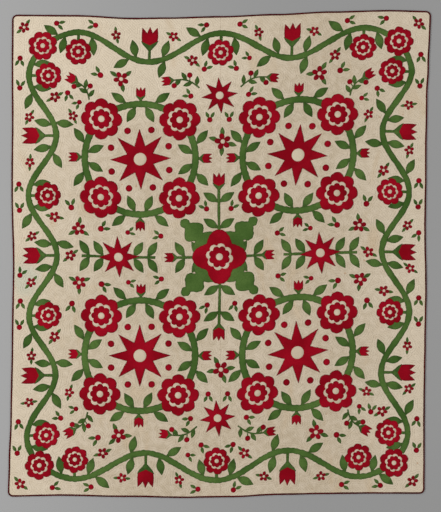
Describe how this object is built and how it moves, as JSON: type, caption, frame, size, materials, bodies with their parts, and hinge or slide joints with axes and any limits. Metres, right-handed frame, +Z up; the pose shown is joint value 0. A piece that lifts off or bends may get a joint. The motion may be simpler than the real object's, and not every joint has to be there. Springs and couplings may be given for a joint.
{
  "type": "bed quilt",
  "caption": "Bed quilt laid flat: quilted cream body with red and green applied wreaths, roses, stars and a leafy vine border, edged with a narrow folded binding",
  "frame": {"origin": "on the surface the quilt lies on, under the middle of its outline", "axes": "+X to the right across the quilt, +Y along its length to its head end, +Z up out of its face"},
  "size_m": [2.1666, 2.4972, 0.007],
  "materials": {
    "ground_cotton": "unbleached plain-weave cotton, hand quilted",
    "red_cotton": "deep red plain-weave cotton",
    "green_cotton": "over-dyed green plain-weave cotton",
    "binding_cotton": "dark red plain-weave cotton, folded and sewn down"
  },
  "bodies": {
    "root": {"quilted_body": "ground_cotton", "binding_bottom": "binding_cotton", "binding_right": "binding_cotton", "binding_top": "binding_cotton", "binding_left": "binding_cotton", "vine_bottom": "green_cotton", "rose_bottom_1": "red_cotton", "rose_bottom_2": "red_cotton", "rose_bottom_3": "red_cotton", "vine_right": "green_cotton", "rose_right_1": "red_cotton", "rose_right_2": "red_cotton", "rose_right_3": "red_cotton", "rose_right_4": "red_cotton", "vine_top": "green_cotton", "rose_top_1": "red_cotton", "rose_top_2": "red_cotton", "rose_top_3": "red_cotton", "vine_left": "green_cotton", "rose_left_1": "red_cotton", "rose_left_2": "red_cotton", "rose_left_3": "red_cotton", "rose_left_4": "red_cotton", "rose_corner_1": "red_cotton", "rose_corner_2": "red_cotton", "rose_corner_3": "red_cotton", "rose_corner_4": "red_cotton", "wreath_lower_left": "green_cotton", "star_lower_left": "red_cotton", "rose_lower_left_1": "red_cotton", "rose_lower_left_2": "red_cotton", "rose_lower_left_3": "red_cotton", "rose_lower_left_4": "red_cotton", "wreath_lower_right": "green_cotton", "star_lower_right": "red_cotton", "rose_lower_right_1": "red_cotton", "rose_lower_right_2": "red_cotton", "rose_lower_right_3": "red_cotton", "rose_lower_right_4": "red_cotton", "wreath_upper_right": "green_cotton", "star_upper_right": "red_cotton", "rose_upper_right_1": "red_cotton", "rose_upper_right_2": "red_cotton", "rose_upper_right_3": "red_cotton", "rose_upper_right_4": "red_cotton", "wreath_upper_left": "green_cotton", "star_upper_left": "red_cotton", "rose_upper_left_1": "red_cotton", "rose_upper_left_2": "red_cotton", "rose_upper_left_3": "red_cotton", "rose_upper_left_4": "red_cotton", "oak_leaves_middle": "green_cotton", "reel_middle": "red_cotton", "sprig_side_left": "green_cotton", "star_side_left": "red_cotton", "sprig_side_right": "green_cotton", "star_side_right": "red_cotton", "star_end_bottom": "red_cotton", "star_end_top": "red_cotton"}
  },
  "joints": []
}
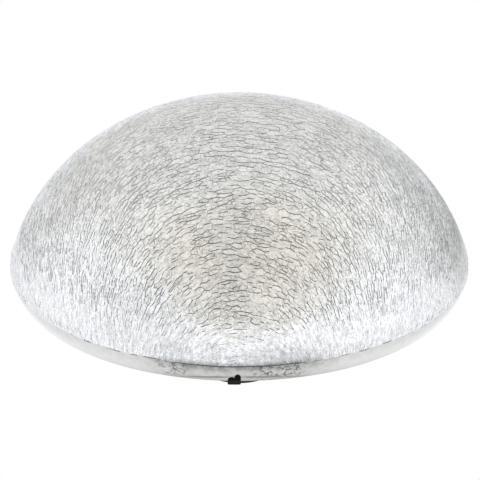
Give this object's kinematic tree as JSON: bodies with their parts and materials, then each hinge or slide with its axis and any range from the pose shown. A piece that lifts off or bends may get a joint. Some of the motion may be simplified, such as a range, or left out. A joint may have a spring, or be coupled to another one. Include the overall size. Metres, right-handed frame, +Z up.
{
  "type": "silvered crackle glass garden dome",
  "caption": "Mushroom-cap gazing dome of silvered crackle glass, smooth underneath, with a short neck closed by a rubber stopper.",
  "frame": {"origin": "centre of the stopper's flat bottom face, which the dome rests on", "axes": "+Z up along the dome's axis of revolution; -Y is the side with the stopper's pull lug, +X to its right"},
  "size_m": [0.3048, 0.3048, 0.1872],
  "materials": {
    "crackle_glass": "clear blown glass, crackled above the widest circle and smooth below it, polished surface",
    "silvering": "deposited silver mirror film",
    "stopper_rubber": "matte black moulded rubber"
  },
  "bodies": {
    "dome": {"glass_shell": "crackle_glass", "silver_lining": "silvering"},
    "stopper": {"rubber_stopper": "stopper_rubber"}
  },
  "joints": [
    {"name": "stopper_pull", "type": "slide", "parent": "dome", "child": "stopper", "axis": [0, 0, -1], "range_m": [0, 0.03]}
  ]
}
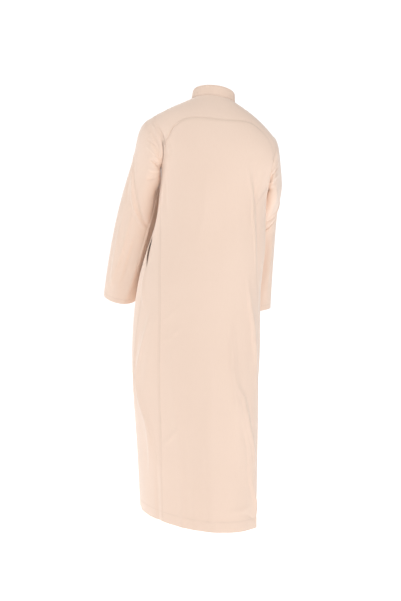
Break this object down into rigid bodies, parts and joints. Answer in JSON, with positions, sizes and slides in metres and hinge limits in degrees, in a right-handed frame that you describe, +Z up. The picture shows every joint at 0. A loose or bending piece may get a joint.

· · · · ·

Within the listing above, copy each line that has the string "axis".

Give this object's kinematic tree as JSON: bodies with their parts and materials, then each hinge or slide with its axis and any range from the pose shown. A piece that lifts off or bends may get a joint. Some of the motion may be simplified, such as a range, or left out. A joint may have a spring, or be coupled to another one. Include the overall size. Metres, right-handed frame, +Z up.
  "frame": {"origin": "centre of the stopper's flat bottom face, which the dome rests on", "axes": "+Z up along the dome's axis of revolution; -Y is the side with the stopper's pull lug, +X to its right"},
    {"name": "stopper_pull", "type": "slide", "parent": "dome", "child": "stopper", "axis": [0, 0, -1], "range_m": [0, 0.03]}